- _Entries from a dataset_

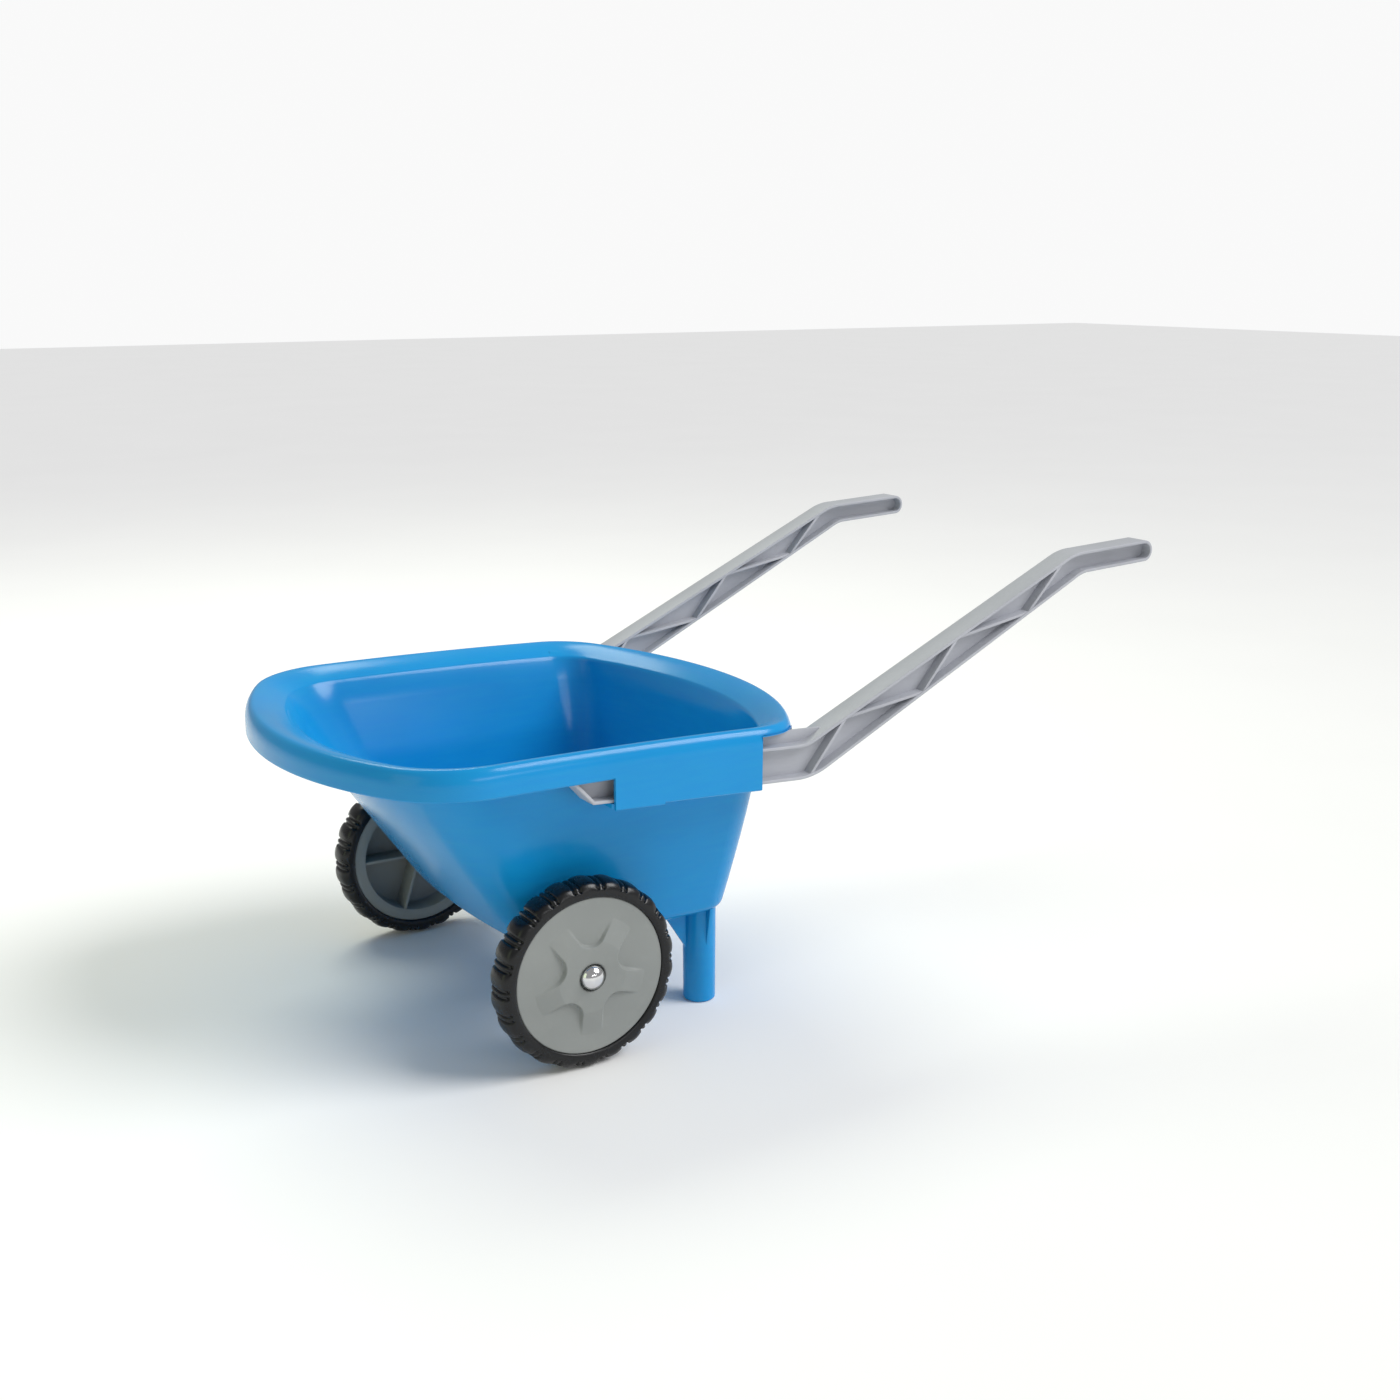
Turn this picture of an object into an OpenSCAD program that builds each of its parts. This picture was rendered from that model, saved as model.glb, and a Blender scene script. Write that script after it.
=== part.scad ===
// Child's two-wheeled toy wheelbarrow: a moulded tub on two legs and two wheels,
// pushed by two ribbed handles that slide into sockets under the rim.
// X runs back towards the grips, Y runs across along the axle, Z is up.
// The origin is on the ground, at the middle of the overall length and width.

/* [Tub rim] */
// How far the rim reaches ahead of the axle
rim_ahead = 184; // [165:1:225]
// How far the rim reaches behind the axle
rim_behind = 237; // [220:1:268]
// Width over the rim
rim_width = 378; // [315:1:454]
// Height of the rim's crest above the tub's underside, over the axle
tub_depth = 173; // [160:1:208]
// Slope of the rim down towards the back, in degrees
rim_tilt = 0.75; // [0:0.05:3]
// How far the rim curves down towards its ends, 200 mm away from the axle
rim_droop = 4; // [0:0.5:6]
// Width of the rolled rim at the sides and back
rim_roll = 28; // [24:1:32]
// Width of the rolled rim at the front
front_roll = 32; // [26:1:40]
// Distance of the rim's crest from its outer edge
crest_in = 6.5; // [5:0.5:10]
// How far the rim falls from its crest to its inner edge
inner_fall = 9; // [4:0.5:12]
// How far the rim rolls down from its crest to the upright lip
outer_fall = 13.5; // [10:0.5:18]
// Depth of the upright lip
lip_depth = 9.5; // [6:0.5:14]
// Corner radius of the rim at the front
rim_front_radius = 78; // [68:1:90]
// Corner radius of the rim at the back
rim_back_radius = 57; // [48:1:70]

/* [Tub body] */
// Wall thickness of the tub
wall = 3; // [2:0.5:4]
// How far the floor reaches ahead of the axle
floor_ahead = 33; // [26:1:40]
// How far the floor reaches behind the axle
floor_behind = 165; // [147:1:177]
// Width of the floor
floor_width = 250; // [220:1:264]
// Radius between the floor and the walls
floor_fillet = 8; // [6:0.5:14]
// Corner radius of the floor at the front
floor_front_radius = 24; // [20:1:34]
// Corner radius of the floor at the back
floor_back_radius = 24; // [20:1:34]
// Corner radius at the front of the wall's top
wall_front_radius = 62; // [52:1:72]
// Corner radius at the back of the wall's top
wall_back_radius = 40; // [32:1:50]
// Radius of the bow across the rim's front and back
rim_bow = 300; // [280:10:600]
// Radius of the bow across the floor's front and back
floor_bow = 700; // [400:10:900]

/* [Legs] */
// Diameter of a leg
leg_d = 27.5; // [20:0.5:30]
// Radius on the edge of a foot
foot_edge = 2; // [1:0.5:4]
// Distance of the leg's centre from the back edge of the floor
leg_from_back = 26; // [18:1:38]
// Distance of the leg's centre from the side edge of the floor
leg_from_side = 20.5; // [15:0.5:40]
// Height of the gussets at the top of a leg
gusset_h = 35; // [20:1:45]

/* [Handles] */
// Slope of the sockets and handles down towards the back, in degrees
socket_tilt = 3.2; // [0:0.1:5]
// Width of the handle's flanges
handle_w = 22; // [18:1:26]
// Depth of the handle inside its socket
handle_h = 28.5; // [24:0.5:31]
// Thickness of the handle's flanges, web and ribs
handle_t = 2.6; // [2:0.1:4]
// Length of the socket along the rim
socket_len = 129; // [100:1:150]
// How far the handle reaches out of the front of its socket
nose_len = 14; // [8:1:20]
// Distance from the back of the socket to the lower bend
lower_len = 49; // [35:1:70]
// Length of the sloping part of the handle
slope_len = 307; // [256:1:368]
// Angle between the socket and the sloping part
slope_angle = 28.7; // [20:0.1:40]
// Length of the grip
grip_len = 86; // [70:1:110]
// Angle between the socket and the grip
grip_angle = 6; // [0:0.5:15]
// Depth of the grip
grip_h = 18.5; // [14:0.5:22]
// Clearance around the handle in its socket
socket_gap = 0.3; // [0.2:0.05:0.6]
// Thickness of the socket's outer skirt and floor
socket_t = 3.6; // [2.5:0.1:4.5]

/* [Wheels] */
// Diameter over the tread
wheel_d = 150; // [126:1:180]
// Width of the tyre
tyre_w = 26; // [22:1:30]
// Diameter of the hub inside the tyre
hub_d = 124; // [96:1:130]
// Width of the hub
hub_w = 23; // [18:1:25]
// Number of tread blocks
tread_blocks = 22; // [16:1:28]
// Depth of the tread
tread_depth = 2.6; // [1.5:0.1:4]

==

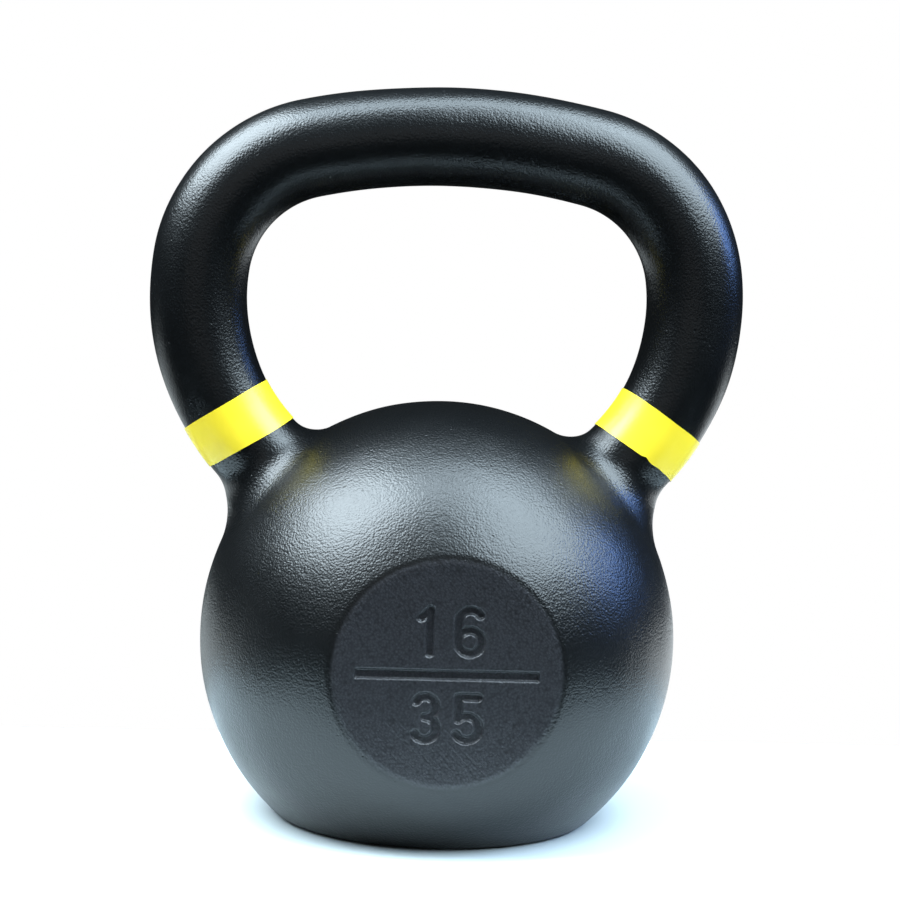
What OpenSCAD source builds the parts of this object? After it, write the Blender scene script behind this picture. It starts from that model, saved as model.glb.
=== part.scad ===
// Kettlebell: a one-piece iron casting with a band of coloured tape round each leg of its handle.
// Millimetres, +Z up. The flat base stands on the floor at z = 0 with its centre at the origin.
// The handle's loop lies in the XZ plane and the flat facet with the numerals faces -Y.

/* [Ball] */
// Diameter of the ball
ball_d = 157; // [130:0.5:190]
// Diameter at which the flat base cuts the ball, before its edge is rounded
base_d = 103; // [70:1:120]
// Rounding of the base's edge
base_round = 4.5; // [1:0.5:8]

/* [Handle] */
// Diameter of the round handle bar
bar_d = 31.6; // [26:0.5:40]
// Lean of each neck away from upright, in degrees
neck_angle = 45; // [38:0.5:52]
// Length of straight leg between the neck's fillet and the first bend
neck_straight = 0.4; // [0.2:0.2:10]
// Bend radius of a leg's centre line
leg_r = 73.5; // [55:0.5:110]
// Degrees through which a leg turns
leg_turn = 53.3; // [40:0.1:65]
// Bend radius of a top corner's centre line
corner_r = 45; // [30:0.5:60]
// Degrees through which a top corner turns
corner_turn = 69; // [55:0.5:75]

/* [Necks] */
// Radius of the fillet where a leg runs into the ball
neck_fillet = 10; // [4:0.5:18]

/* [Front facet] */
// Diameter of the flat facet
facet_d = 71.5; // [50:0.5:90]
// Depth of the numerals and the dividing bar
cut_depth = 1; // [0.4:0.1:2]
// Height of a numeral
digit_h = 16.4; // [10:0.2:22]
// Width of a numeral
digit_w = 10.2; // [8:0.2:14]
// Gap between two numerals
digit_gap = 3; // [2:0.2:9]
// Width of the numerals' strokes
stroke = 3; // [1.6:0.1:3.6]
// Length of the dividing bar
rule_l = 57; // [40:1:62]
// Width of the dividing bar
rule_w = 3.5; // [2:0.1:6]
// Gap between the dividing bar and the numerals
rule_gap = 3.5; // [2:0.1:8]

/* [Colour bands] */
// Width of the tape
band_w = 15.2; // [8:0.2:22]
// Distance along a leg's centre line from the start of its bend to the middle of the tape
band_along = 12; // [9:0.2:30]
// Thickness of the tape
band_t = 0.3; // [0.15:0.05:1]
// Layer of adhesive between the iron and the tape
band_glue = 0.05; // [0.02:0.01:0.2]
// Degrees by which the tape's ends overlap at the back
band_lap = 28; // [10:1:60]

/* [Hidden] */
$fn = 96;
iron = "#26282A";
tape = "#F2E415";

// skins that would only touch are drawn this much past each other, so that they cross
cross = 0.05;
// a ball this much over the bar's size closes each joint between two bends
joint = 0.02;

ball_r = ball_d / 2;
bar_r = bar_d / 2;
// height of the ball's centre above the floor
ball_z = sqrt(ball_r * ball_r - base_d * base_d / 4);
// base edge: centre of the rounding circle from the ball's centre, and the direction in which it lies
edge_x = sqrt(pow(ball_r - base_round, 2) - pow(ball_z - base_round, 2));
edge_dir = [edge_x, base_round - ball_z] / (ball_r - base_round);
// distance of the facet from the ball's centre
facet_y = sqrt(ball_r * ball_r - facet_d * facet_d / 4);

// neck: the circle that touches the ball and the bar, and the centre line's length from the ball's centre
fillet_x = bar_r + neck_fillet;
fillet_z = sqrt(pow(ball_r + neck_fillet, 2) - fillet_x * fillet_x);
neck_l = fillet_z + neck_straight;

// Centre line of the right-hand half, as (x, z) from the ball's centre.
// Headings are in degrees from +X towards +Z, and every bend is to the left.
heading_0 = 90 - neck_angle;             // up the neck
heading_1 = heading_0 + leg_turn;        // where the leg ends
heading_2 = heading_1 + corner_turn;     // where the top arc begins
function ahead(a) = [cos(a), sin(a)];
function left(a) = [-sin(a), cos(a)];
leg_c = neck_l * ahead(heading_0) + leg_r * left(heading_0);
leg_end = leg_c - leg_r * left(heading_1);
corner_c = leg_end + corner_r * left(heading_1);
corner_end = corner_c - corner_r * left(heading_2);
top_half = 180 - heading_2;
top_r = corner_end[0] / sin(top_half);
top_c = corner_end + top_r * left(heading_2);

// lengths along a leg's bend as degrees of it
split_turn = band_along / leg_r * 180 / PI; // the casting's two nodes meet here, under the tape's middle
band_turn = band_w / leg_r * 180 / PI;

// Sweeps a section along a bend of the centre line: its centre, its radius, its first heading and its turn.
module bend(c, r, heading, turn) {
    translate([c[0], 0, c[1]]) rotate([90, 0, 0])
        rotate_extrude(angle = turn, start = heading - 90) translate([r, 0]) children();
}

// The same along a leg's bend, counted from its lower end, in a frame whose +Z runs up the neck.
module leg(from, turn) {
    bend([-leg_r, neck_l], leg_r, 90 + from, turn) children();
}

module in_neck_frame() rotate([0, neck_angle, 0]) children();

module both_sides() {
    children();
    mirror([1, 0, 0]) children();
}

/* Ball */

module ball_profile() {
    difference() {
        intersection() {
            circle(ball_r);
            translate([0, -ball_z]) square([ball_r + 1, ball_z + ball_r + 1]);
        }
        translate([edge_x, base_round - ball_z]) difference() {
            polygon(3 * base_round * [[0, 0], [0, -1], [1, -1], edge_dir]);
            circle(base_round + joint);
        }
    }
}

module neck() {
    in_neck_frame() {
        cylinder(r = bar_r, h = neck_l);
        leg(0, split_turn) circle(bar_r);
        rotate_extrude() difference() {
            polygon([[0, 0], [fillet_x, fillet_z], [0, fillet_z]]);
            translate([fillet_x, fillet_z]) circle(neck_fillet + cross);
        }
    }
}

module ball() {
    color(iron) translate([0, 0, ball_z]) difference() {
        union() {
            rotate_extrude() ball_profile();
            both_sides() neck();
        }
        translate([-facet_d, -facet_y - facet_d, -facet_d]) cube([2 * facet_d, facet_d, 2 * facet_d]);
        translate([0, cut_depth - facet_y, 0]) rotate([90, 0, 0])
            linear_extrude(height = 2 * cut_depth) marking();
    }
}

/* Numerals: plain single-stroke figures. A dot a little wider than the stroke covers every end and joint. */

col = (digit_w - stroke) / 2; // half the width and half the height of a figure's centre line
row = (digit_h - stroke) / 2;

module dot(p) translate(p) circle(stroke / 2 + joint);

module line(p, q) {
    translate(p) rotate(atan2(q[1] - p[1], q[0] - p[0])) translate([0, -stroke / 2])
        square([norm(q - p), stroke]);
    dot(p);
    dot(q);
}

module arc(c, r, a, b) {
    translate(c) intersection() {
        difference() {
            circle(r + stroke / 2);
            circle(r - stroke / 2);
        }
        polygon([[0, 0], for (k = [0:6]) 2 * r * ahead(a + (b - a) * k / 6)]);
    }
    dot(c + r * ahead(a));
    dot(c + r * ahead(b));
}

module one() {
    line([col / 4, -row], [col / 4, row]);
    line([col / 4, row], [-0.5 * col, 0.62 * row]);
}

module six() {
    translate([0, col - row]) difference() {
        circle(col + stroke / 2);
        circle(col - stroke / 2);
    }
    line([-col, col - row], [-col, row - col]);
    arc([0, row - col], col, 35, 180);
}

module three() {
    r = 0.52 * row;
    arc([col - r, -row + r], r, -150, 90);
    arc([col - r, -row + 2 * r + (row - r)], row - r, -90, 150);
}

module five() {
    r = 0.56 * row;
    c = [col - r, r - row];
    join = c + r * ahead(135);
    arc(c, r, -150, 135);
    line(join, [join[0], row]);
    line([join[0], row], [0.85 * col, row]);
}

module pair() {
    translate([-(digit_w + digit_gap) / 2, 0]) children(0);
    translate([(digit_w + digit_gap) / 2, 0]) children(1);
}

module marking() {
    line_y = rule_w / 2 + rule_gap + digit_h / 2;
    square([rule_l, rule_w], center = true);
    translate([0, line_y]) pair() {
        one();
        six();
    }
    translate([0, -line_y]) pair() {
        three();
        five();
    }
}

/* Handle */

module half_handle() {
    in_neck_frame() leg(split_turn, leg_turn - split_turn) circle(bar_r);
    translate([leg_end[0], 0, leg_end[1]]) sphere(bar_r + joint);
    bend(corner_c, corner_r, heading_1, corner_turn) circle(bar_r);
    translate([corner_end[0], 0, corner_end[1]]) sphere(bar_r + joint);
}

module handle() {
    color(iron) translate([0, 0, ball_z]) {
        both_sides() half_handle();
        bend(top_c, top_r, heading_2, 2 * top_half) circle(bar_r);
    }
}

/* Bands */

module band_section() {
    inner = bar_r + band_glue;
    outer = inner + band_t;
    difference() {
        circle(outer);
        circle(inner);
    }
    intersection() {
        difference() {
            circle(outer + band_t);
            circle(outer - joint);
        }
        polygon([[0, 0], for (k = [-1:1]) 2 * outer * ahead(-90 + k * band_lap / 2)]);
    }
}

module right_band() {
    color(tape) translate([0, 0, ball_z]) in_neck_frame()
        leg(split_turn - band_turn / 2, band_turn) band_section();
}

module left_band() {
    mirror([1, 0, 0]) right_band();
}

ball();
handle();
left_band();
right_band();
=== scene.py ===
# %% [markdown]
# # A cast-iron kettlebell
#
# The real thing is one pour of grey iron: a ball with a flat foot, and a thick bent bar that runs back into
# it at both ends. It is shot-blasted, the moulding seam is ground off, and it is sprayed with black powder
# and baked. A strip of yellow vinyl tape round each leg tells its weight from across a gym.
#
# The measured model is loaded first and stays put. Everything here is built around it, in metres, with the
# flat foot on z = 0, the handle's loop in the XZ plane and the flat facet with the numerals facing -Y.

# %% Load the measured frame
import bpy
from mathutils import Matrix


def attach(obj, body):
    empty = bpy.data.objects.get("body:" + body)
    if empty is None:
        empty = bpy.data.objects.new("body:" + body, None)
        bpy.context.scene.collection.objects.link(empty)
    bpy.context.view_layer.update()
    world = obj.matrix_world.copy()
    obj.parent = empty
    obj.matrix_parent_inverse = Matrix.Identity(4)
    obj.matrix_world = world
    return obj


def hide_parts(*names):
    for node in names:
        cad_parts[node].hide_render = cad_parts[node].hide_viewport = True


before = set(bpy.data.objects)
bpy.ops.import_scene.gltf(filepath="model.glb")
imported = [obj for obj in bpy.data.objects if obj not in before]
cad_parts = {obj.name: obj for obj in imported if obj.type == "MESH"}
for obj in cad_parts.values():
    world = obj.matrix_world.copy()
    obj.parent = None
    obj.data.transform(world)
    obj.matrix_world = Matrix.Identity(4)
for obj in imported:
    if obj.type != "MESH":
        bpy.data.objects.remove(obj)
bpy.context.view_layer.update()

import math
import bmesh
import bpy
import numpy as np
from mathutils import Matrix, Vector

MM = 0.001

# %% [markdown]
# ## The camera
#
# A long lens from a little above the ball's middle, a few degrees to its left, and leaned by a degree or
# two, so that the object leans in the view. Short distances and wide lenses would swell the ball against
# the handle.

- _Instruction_
Give again, word for word, every line of the listing above from the one with "polygon([[0, 0], for (k = [-1:1])" to the one with "cad_parts[node].hide_render = cad_parts[node].hide_viewport", both inclusive, and nothing beyond them.

- _Full response_
        polygon([[0, 0], for (k = [-1:1]) 2 * outer * ahead(-90 + k * band_lap / 2)]);
    }
}

module right_band() {
    color(tape) translate([0, 0, ball_z]) in_neck_frame()
        leg(split_turn - band_turn / 2, band_turn) band_section();
}

module left_band() {
    mirror([1, 0, 0]) right_band();
}

ball();
handle();
left_band();
right_band();
=== scene.py ===
# %% [markdown]
# # A cast-iron kettlebell
#
# The real thing is one pour of grey iron: a ball with a flat foot, and a thick bent bar that runs back into
# it at both ends. It is shot-blasted, the moulding seam is ground off, and it is sprayed with black powder
# and baked. A strip of yellow vinyl tape round each leg tells its weight from across a gym.
#
# The measured model is loaded first and stays put. Everything here is built around it, in metres, with the
# flat foot on z = 0, the handle's loop in the XZ plane and the flat facet with the numerals facing -Y.

# %% Load the measured frame
import bpy
from mathutils import Matrix


def attach(obj, body):
    empty = bpy.data.objects.get("body:" + body)
    if empty is None:
        empty = bpy.data.objects.new("body:" + body, None)
        bpy.context.scene.collection.objects.link(empty)
    bpy.context.view_layer.update()
    world = obj.matrix_world.copy()
    obj.parent = empty
    obj.matrix_parent_inverse = Matrix.Identity(4)
    obj.matrix_world = world
    return obj


def hide_parts(*names):
    for node in names:
        cad_parts[node].hide_render = cad_parts[node].hide_viewport = True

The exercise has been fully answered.